▶ [TASK DESCRIPTION]
In the listing that follows, count each line where the word "points" appears; write nothing but the count.

▶ [DATASET CONTENT]
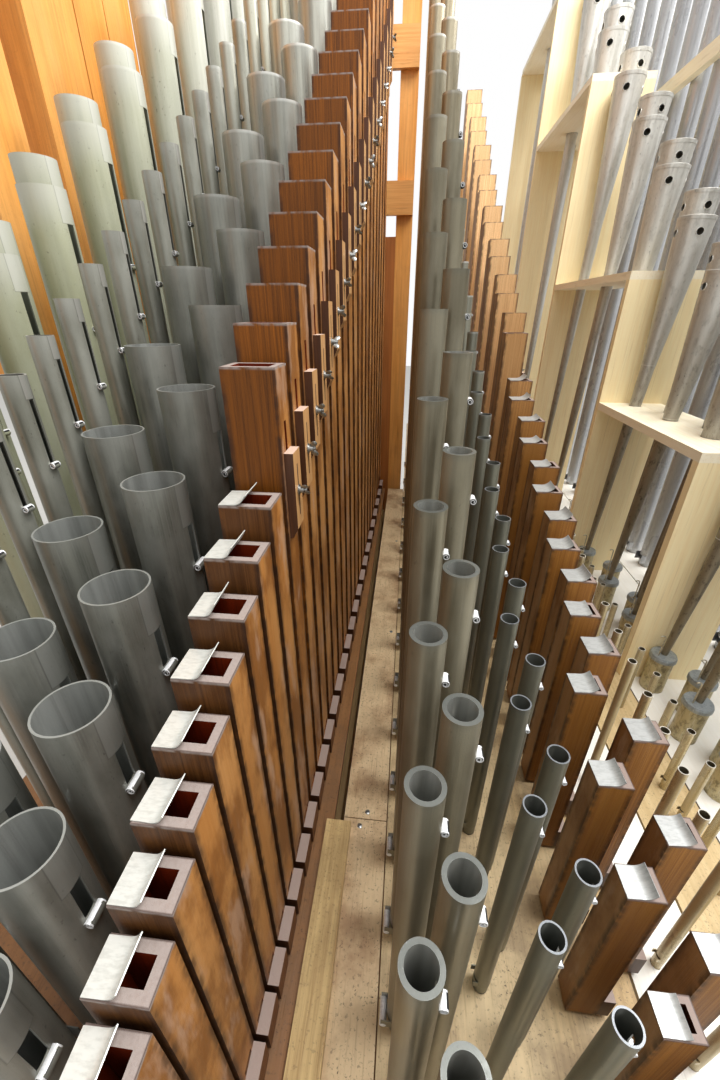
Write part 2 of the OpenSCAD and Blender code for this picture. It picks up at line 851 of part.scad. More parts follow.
module passage_boards() {
    x1 = left_side + right_chest_x - board_gap / 2;
    joint = near_end + passage_joint;
    color("#cdb58c") {
        bar([left_side + passage_x, near_end, rack_z], [x1, joint, board_z]);
        bar([left_side + passage_x, joint + 1.5, rack_z], [x1, left_far_end, board_z]);
    }
}

module loose_batten() {
    batten_l = 500;
    pine()
        bar(
            [left_side + left_chest_end - 12, near_end, board_z],
            [left_side + passage_x + 14, near_end + batten_l, board_z + 12]
        );
}

module middle_rackboard() {
    color("#cbb083")
        drilled_board(
            right_chest_x, middle_board_x, far_end, rack_z, board_z,
            concat(thick_holes(0), slender_holes(0), right_wood_holes(0))
        );
}

module pale_rackboard() {
    color("#efe6cf")
        drilled_board(
            middle_board_x + board_gap, pale_board_x, far_end, rack_z, board_z,
            small_holes(0)
        );
}

module reed_rackboard() {
    color("#dcc69a")
        drilled_board(
            pale_board_x + board_gap, reed_board_x, far_end, rack_z, board_z,
            concat(tiny_holes(0), reed_holes(0))
        );
}

module tall_rackboard() {
    color("#dcc69a")
        drilled_board(
            reed_board_x + board_gap, right_chest_end, far_end, rack_z, board_z,
            tall_holes(0)
        );
}

module painted_pipes() {
    color("#9aa08c")
        for (n = painted_notes)
            stand_at(painted_at(n)) {
                d = painted_dia(n);
                flue_pipe(d, painted_top(n), tin_wall + 0.6, 0, 0, d * 0.7, d * 2.2, 9, 0);
            }
}

module string_pipes() {
    pipe_metal()
        for (n = string_notes)
            stand_at(string_at(n)) {
                d = string_dia(n);
                flue_pipe(d, string_top(n), tin_wall, 0, 0, d * 0.9, d * 2.6, 8, 0);
            }
}

module flute_pipes() {
    pipe_metal()
        for (n = flute_notes)
            stand_at(flute_at(n)) {
                d = flute_dia(n);
                flue_pipe(d, flute_top(n), tin_wall + 0.6, 0, 0, d * 0.77, d * 0.75, 10, 0);
            }
}

module left_wood_pipes() {
    oak()
        for (n = left_wood_notes)
            stand_at(left_wood_at(n)) {
                d = left_wood_deep(n);
                wood_pipe(left_wood_wide(n), d, left_wood_top(n), left_wood_wall, n < left_flaps ? 0 : d * 1.5);
            }
}

module left_mouth_caps() {
    color("#b98e58")
        for (n = left_wood_notes)
            stand_at(left_wood_at(n)) mouth_cap(left_wood_wide(n), left_wood_deep(n));
}

module left_flap_sheets() {
    color("#c8c8c2")
        for (n = [0 : left_flaps - 1])
            stand_at(left_wood_at(n))
                translate([0, 0, left_wood_top(n)])
                    flap_sheet(left_wood_wide(n), left_wood_deep(n), left_flap_cover);
}

// A slide that closes the lower part of the slot, with its lower end cut slanting
module tuning_slide(w, d, top) {
    slide_l = d * 2.4;
    slide_w = d * 0.7;
    translate([w / 2, slide_w / 2, top - d * 2.05 - slide_l])
        rotate([90, 0, 0])
            linear_extrude(slide_w)
                polygon([
                    [0, 0], [slide_t * 0.35, 0], [slide_t, slide_t * 1.2], [slide_t, slide_l], [0, slide_l]
                ]);
}

module left_tuning_slides() {
    color("#8a5a30")
        for (n = [left_flaps : left_last])
            stand_at(left_wood_at(n))
                tuning_slide(left_wood_wide(n), left_wood_deep(n), left_wood_top(n));
}

module thick_pipes() {
    pipe_metal()
        for (n = thick_notes)
            stand_at(thick_at(n)) {
                d = thick_dia(n);
                flue_pipe(d, thick_top(n), thick_wall, 180, 0, d * 0.8, d * 0.7, 6, 6);
            }
}

module slender_pipes() {
    pipe_metal()
        for (n = slender_notes)
            stand_at(slender_at(n)) {
                d = slender_dia(n);
                flue_pipe(d, slender_top(n), tin_wall, 180, 0, d * 0.9, d * 0.8, 5, 0);
            }
}

module right_wood_pipes() {
    color("#9a4f22")
        for (n = right_wood_notes)
            stand_at(right_wood_at(n)) {
                d = right_wood_deep(n);
                wood_pipe(right_wood_wide(n), d, right_wood_top(n), right_wood_wall, n < right_flaps ? 0 : d * 1.5);
            }
}

module right_mouth_caps() {
    color("#b98e58")
        for (n = right_wood_notes)
            stand_at(right_wood_at(n)) mouth_cap(right_wood_wide(n), right_wood_deep(n));
}

module right_flap_sheets() {
    color("#d6d6d2")
        for (n = [0 : right_flaps - 1])
            stand_at(right_wood_at(n))
                translate([0, 0, right_wood_top(n)])
                    flap_sheet(right_wood_wide(n), right_wood_deep(n), right_flap_cover);
}

module right_tuning_slides() {
    color("#8a5a30")
        for (n = [right_flaps : right_last])
            stand_at(right_wood_at(n))
                tuning_slide(right_wood_wide(n), right_wood_deep(n), right_wood_top(n));
}

module small_pipes() {
    color("#a59a80")
        for (n = small_notes)
            stand_at(small_at(n))
                flue_pipe(small_d, grown(small_len, small_growth, n), 1.2, 180, 0, 0, 0, 0, 0);
}

module tiny_pipes() {
    color("#a59a80")
        for (n = tiny_notes)
            stand_at(tiny_at(n))
                flue_pipe(small_d, grown(tiny_len, tiny_growth, n), 1.2, 180, 0, 0, 0, 0, 0);
}

// A boot is a hollow cup on a conical toe
module reed_boot() {
    r = boot_d / 2;
    taper = foot_h - rack_t - 4;
    rotate_extrude()
        polygon([
            [0, -foot_h], [toe_d / 2, -foot_h], [r, -foot_h + taper], [r, boot_h],
            [r - boot_wall, boot_h], [r - boot_wall, 0], [0, 0]
        ]);
}

module reed_boots() {
    color("#a89a76")
        for (n = reed_notes)
            stand_at(reed_at(n)) reed_boot();
}

// The block closes the boot: a disc on its rim and a plug inside it
module reed_block() {
    rim = boot_d / 2 + 3;
    plug = boot_d / 2 - boot_wall - fit_gap;
    translate([0, 0, boot_h])
        rotate_extrude()
            polygon([
                [0, -14], [plug, -14], [plug, 0], [rim, 0], [rim, block_t * 0.6],
                [rim - 2, block_t], [0, block_t]
            ]);
}

module reed_blocks() {
    color("#9aa0a0")
        for (n = reed_notes)
            stand_at(reed_at(n)) reed_block();
}

// A slender conical resonator with a flaring head, a cap with a rolled rim, and three tone holes
module resonator(n) {
    low = reed_low_d / 2;
    head = reed_head(n);
    z0 = resonator_z();
    top = reed_top(n);
    lid = 2;
    seam = 0.8;
    rim_h = head * rim_share;
    neck_z = flare_z(n);
    neck = resonator_dia(n, neck_z) / 2;
    rim_low = resonator_dia(n, top - rim_h) / 2;
    hole_d = head * hole_share;
    hole_z = top - head * hole_depth;
    difference() {
        rotate_extrude()
            polygon([
                [0, z0], [low, z0], [neck, neck_z], [rim_low, top - rim_h], [rim_low + seam, top - rim_h],
                [head / 2 + seam, top - seam], [head / 2, top], [0, top],
                [0, top - lid], [head / 2 - reed_wall - 0.4, top - lid],
                [neck - reed_wall, neck_z], [low - reed_wall, z0 + 4], [0, z0 + 4]
            ]);
        for (a = [0 : 120 : 359])
            rotate([0, 0, a - 100])
                translate([0, 0, hole_z])
                    rotate([0, 90, 0]) cylinder(h = head, d = hole_d);
    }
}

// Leans a resonator to the right about the edge that it stands on
module lean(n) {
    edge = reed_low_d / 2;
    translate([edge, 0, resonator_z()])
        rotate([0, atan(reed_lean / (reed_top(n) - resonator_z())), 0])
            translate([-edge, 0, -resonator_z()]) children();
}

module reed_resonators() {
    color("#a9a8a2")
        for (n = reed_notes)
            stand_at(reed_at(n)) lean(n) resonator(n);
}

// A tuning wire rises from the block and hooks over at its top
module tuning_wire() {
    rise = 52;
    hook = 6;
    translate([-boot_d * 0.3, -boot_d * 0.12, resonator_z() - 1]) {
        cylinder(h = rise, d = wire_d, $fn = 16);
        translate([0, 0, rise])
            rotate([90, 0, 0])
                translate([-hook, 0, 0])
                    rotate_extrude(angle = 150, $fn = 24) translate([hook, 0]) circle(d = wire_d, $fn = 16);
    }
}

module tuning_wires() {
    color("#b8b4a4")
        for (n = reed_notes)
            stand_at(reed_at(n)) tuning_wire();
}

// Space that a resonator needs in a rack shelf
module resonator_room(n, z0, z1) {
    p = reed_at(n);
    translate([p[0], p[1], board_z])
        lean(n)
            translate([0, 0, z0 - 4])
                cylinder(
                    h = z1 - z0 + 8,
                    d1 = resonator_dia(n, z0 - 4) + 2 * room_gap,
                    d2 = resonator_dia(n, z1 + 4) + 2 * room_gap
                );
}

module rack_uprights() {
    pine()
        for (k = [0 : upright_count]) {
            y = upright_y(k);
            top = shelf_heights[min(k, upright_count - 1)];
            depth = rack_depth + rack_depth_step * min(k, upright_count - 2);
            bar(
                [left_side + rack_front_x, y - rack_board_t / 2, board_z],
                [left_side + rack_front_x + depth, y + rack_board_t / 2, board_z + top]
            );
        }
}

module rack_shelves() {
    pine()
        for (k = [0 : upright_count - 1]) {
            z = shelf_heights[k];
            depth = rack_depth + rack_depth_step * min(k, upright_count - 2);
            difference() {
                bar(
                    [left_side + rack_front_x, upright_y(k) - rack_board_t / 2, board_z + z],
                    [left_side + rack_front_x + depth, upright_y(k + 1) - rack_board_t / 2, board_z + z + rack_board_t]
                );
                for (n = reed_notes)
                    if (note_y(n) > upright_y(k) && note_y(n) < upright_y(k + 1) && reed_top(n) > z - 4)
                        resonator_room(n, z - 1, z + rack_board_t + 1);
            }
        }
}

module tall_pipes() {
    pipe_metal()
        for (n = tall_notes)
            stand_at(tall_at(n))
                flue_pipe(tall_d, tall_top(n), tin_wall + 0.6, 180, 0, 0, 0, 0, 0);
}

module tall_pipe_rail() {
    pine()
        bar(
            [left_side + tall_x - tall_d / 2 - 24, note_y(tall_first), board_z + tall_rail_z],
            [left_side + tall_x - tall_d / 2 - fit_gap, far_end - 20, board_z + tall_rail_z + 45]
        );
}

base_posts();
long_rails();
cross_ties();
side_posts();
side_top_rail();
back_post();
frame_rails();
back_panel();
left_windchest();
right_windchest();
sliders();
left_upperboards();
right_upperboards();
rack_pillars();
metal_rackboard();
wood_rackboard();
passage_ledger();
passage_boards();
loose_batten();
middle_rackboard();
pale_rackboard();
reed_rackboard();
tall_rackboard();
painted_pipes();
string_pipes();
flute_pipes();
left_wood_pipes();
left_mouth_caps();
left_flap_sheets();
left_tuning_slides();
thick_pipes();
slender_pipes();
right_wood_pipes();
right_mouth_caps();
right_flap_sheets();
right_tuning_slides();
small_pipes();
tiny_pipes();
reed_boots();
reed_blocks();
reed_resonators();
tuning_wires();
rack_uprights();
rack_shelves();
tall_pipes();
tall_pipe_rail();
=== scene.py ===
"""Looks of the pipe organ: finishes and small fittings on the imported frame.

Lengths are in metres. X runs across the ranks, Y from the treble end to the bass end, and Z up.
"""

import math
import random

import bpy
import numpy as np
from mathutils import Matrix, Vector


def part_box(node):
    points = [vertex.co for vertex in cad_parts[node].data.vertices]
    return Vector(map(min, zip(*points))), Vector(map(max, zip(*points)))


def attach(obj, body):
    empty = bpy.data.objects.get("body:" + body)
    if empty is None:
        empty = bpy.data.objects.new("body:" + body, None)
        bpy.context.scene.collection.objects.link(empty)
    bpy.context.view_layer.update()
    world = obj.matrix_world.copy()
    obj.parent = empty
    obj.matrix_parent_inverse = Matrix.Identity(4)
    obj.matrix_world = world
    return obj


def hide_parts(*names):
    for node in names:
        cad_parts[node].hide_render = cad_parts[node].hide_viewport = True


# The photograph's view, worked out from the straight rows of pipes
CAMERA_X = -0.067
CAMERA_Y = -1.8285
LENS_ABOVE_BOARD = 0.83
FOCAL_PIXELS = 436.0
PHOTO_HEIGHT = 1080.0
SENSOR = 36.0
TILT_DOWN = 27.7
TURN_LEFT = 6.03

# Strength of the even light from all sides
WORLD_LIGHT = 0.66
FLOOR_SIZE = 30

# Stretch of the timber's grain, which is small along the grain
ALONG_X = (3.0, 80, 80)
ALONG_Y = (80, 3.0, 80)
UPRIGHT = (80, 80, 3.0)
PIPE_GRAIN = (230, 230, 3.2)
BLOCK_GRAIN = (150, 150, 8)

# How far the tone differs from pipe to pipe
METAL_SPREAD = 0.35
WOOD_SPREAD = 0.5

# The painted highlight on the lip of a pipe, stronger where the pipe is lit: the depths below its
# top where it starts to fade and has gone, and how strong it is
LIP_HIGHLIGHT_FADE = (0.002, 0.006)
LIP_HIGHLIGHT_SHARE = 0.85

# The tuning slots as they are in the part: the drop from the top and the length, in diameters
# of the pipe, and the thickness of the plain roll
SLOTS = {
    "painted_pipes": {"drop": 0.7, "length": 2.2, "roll": 0.009},
    "string_pipes": {"drop": 0.9, "length": 2.6, "roll": 0.008},
    "flute_pipes": {"drop": 0.77, "length": 0.75, "roll": 0.010},
    "thick_pipes": {"drop": 0.8, "length": 0.7, "roll": 0.0085},
    "slender_pipes": {"drop": 0.9, "length": 0.8, "roll": 0.006},
}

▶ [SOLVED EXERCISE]
2